War of words between metro police and Department of Social Development over vagrants’ removal under M4 bridge freeway near Albert Park

ToBeConfirmed

ToBeConfirmed

Published Dec 9, 2021

Share

DURBAN - A WAR of words has erupted between eThekwini metro police and the Department of Social Development (DSD) over who was responsible for removing vagrants living under M4 bridge freeway near Albert Park.

Metro police deputy commissioner Sibonelo Mchunu told the Daily News on Wednesday that his officers would not be doing anything about the vagrants as it was not their responsibility to remove them, adding that it was the duty of Social Development to take them to rehab.

Mchunu said that his officers, together with SAPS, had previously tried to remove the vagrants and arrested them but they were released and law enforcement agencies were told the vagrants’ presence there was not a crime but a social issue, which needed to be dealt with by the DSD.

Litter left on the road where hundreds of vagrants took shelter for the night after being chased from living under the M4 bridge. File Picture

“I am sure you recall that our members, working with SAPS, have had a lot of operations there trying to clear vagrants out of the area.

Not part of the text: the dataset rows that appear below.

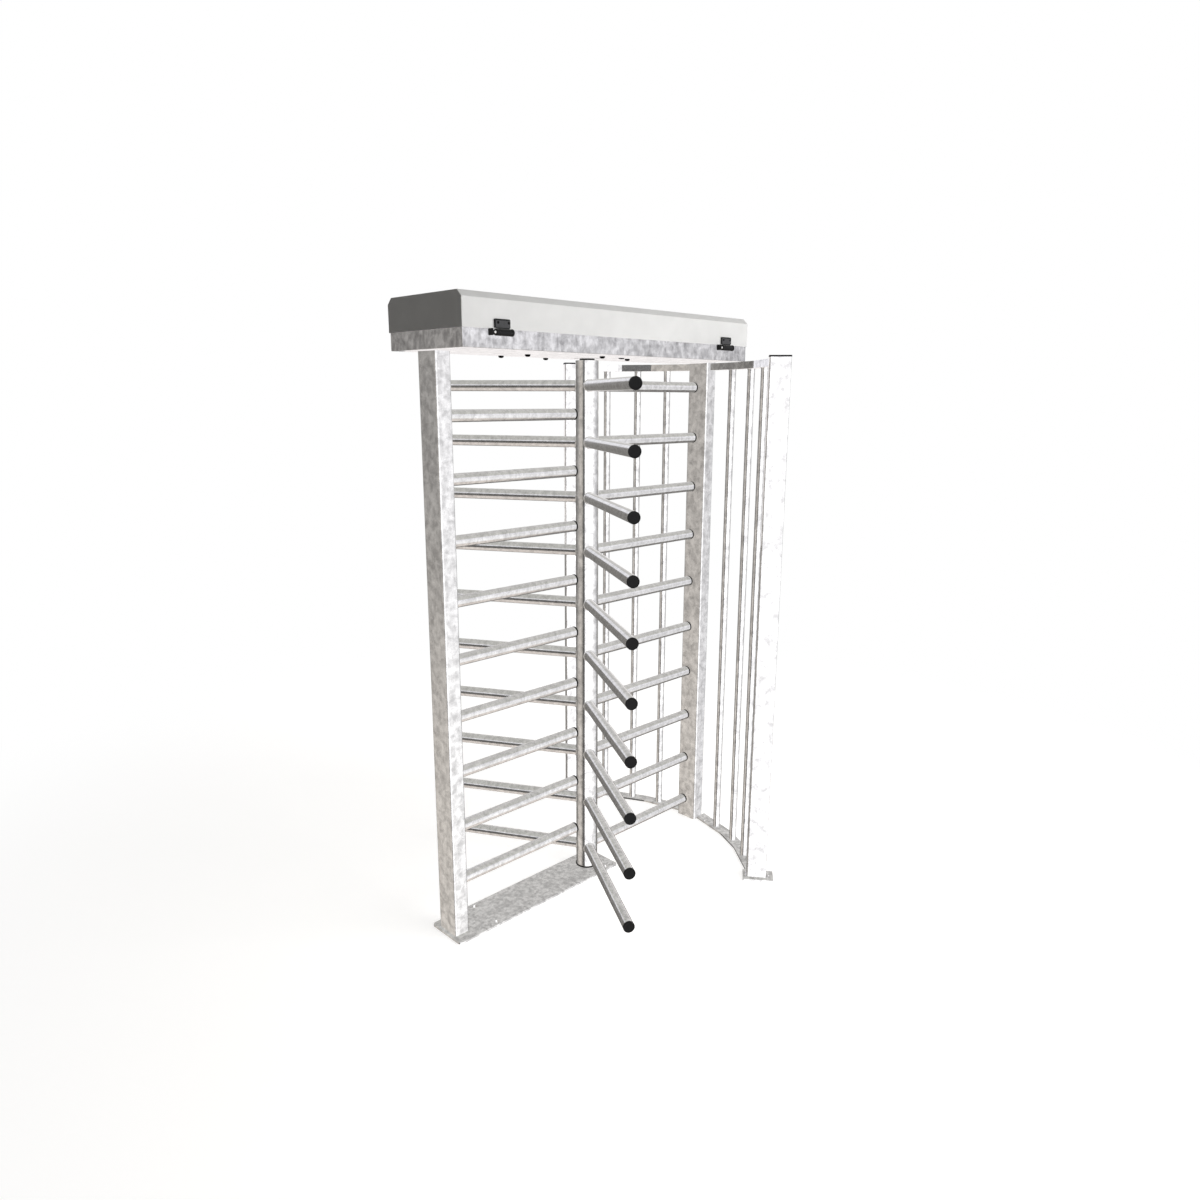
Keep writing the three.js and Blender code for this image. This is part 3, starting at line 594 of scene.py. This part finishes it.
def weld_ring(radius, leg, ripples):
    """The bead round a tube's end, about the X axis, with the ripples that the torch leaves."""
    bm = bmesh.new()
    at = Matrix.Translation((0, radius, 0))
    bmesh.ops.create_circle(bm, segments=bead_sides, radius=leg, matrix=at)
    for v in spun(bm, (1, 0, 0), 2 * round_sides).verts:
        v.co.x *= 1 + ripple_depth * math.sin(ripples * math.atan2(v.co.z, v.co.y))
    return bm


def turned(profile, steps=round_sides, ring=False):
    """A shape turned about the Z axis from (radius, height) corners, which start and end on the
    axis or make a closed outline for a ring. A corner's third value is the width of its chamfer."""
    points = []
    for i, (radius, z, *chamfer) in enumerate(profile):
        if not chamfer:
            points.append((radius, z))
            continue
        for next_radius, next_z, *_ in (profile[i - 1], profile[(i + 1) % len(profile)]):
            share = chamfer[0] / math.hypot(next_radius - radius, next_z - z)
            points.append((radius + (next_radius - radius) * share, z + (next_z - z) * share))
    bm = bmesh.new()
    verts = [bm.verts.new((radius, 0, z)) for radius, z in points]
    for pair in zip(verts, verts[1:] + verts[:1] * ring):
        bm.edges.new(pair)
    return spun(bm, (0, 0, 1), steps)


def round_cap(end):
    """A push-in cap on a tube along the X axis, with its face at end."""
    start = end - cap_height
    profile = [(0, start), (cap_radius, start), (cap_radius, end - cap_round)]
    for degrees in (30, 60, 90):
        angle = math.radians(degrees)
        in_from_side = cap_radius - cap_round + cap_round * math.cos(angle)
        profile.append((in_from_side, end - cap_round * (1 - math.sin(angle))))
    profile += [(radius, end - depth) for radius, depth in cap_dome]
    return placed(turned(profile), to_x_axis)


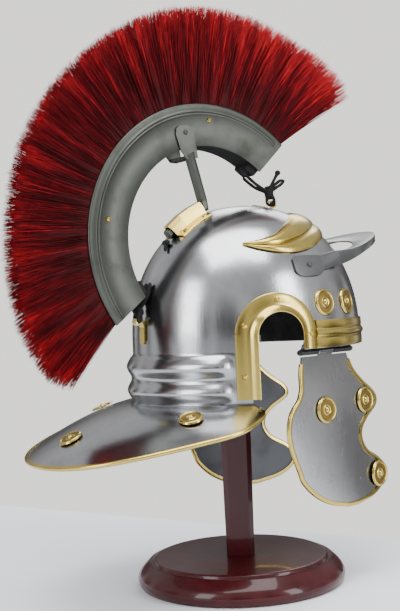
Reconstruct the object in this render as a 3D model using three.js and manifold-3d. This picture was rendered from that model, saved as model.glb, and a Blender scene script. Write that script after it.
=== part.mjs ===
import * as THREE from 'three';
import { mergeVertices } from 'three/addons/utils/BufferGeometryUtils.js';
import Module from 'manifold-3d';

const wasm = await Module();
wasm.setup();

// A legionary helmet on its turned wooden stand, in millimetres, +Z up.
// The origin is the centre of the stand's underside. The helmet faces -Y, and the wearer's right is -X.

const gap = 0.3; // between pieces that rest on each other
const sheet = 1.4; // steel of the bowl, guards and crest plates
const brass = 1.2; // brass trim

// Bowl: plan ellipse, spring line of the dome and crown
const bowlHalfWidth = 100;
const bowlHalfLength = 118;
const bowlCentre = -19.6;
const domeRise = 128.6;
const domePower = 2.15;
const browLevel = 228;
const springHeight = 11.7; // of the dome above the brow level
const bowlSegments = 32;
const domeRows = 6;
const linerSegments = 20;
const linerRows = 5;

// Pressed ribs at the back of the bowl, and the neck guard below them
const ribHeight = 4.2;
const ribReach = 10;
const ribFoot = 10.2; // of the lower rib above the neck level
const ribStep = 2.5;
const ribSpacing = 22.5;
const neckDrop = 45; // below the brow level
const neckReach = 111;
const neckSlope = 22;
const neckCurl = 1.6;

// Ear openings, their brass guards and rivets
const earForward = 31.6; // centre of the opening behind the bowl's centre
const earRise = 14.7; // centre of its arch above the brow level
const earRadius = 26;
const earStrip = 12.3;
const earFlange = 5.5;

// Brow band, brow guard and brow crescent
const bandHeight = 25.5;
const bandBead = 1.3;
const peakInset = 14; // of its plan inside the bowl's half width
const peakForward = 15; // its reach past the bowl's half length
const peakShift = 20.4; // of its plan's centre before the bowl's
const peakShare = 0.575; // of the dome's rise at the top of its tabs
const peakRise = 4; // of the shelf above the tabs
const peakSlope = 0.3;
const peakWidth = 32;
const peakFlange = 7.2;
const peakTab = 19;
const crescentHeight = 4.4;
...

We arrested them, but we were discouraged to see that they were released a few minutes after we had left them in the cells, so it was incorrect to blame us for the crime they were committing, because there is nothing we can do to remove them.”

Mchunu added that even sending officers to be stationed there would be a waste of resources, because vagrants do not commit any crime when police are present, adding that the lasting solution was to remove them permanently.

There was a time when Durban metro police and SAPS removed vagrants from the under the M4 south bridge. File Picture: Karin Larsen Dreyer (Umbilo Community Policing Forum)

DSD spokesperson Mhlaba Memela hit back at metro police, saying that the municipality had by-laws which police must enforce. Memela said it had never been the responsibility of his department to forcibly remove people and place them in rehab, police must do that.

“I do not want this to sound as if government departments are blaming each other, but police cannot abdicate their responsibility to us. It is their duty to enforce the city by-laws and create shelter for those people, then call us to clean out drugs from their systems. So it is not our duty to go and physically grab people, but we come in and assist once they have been taken and housed.

He added that during the outbreak of Covid-19, it was the municipality which created shelters for these people and asked social workers to assist. He said most of them left the marquees they were placed in.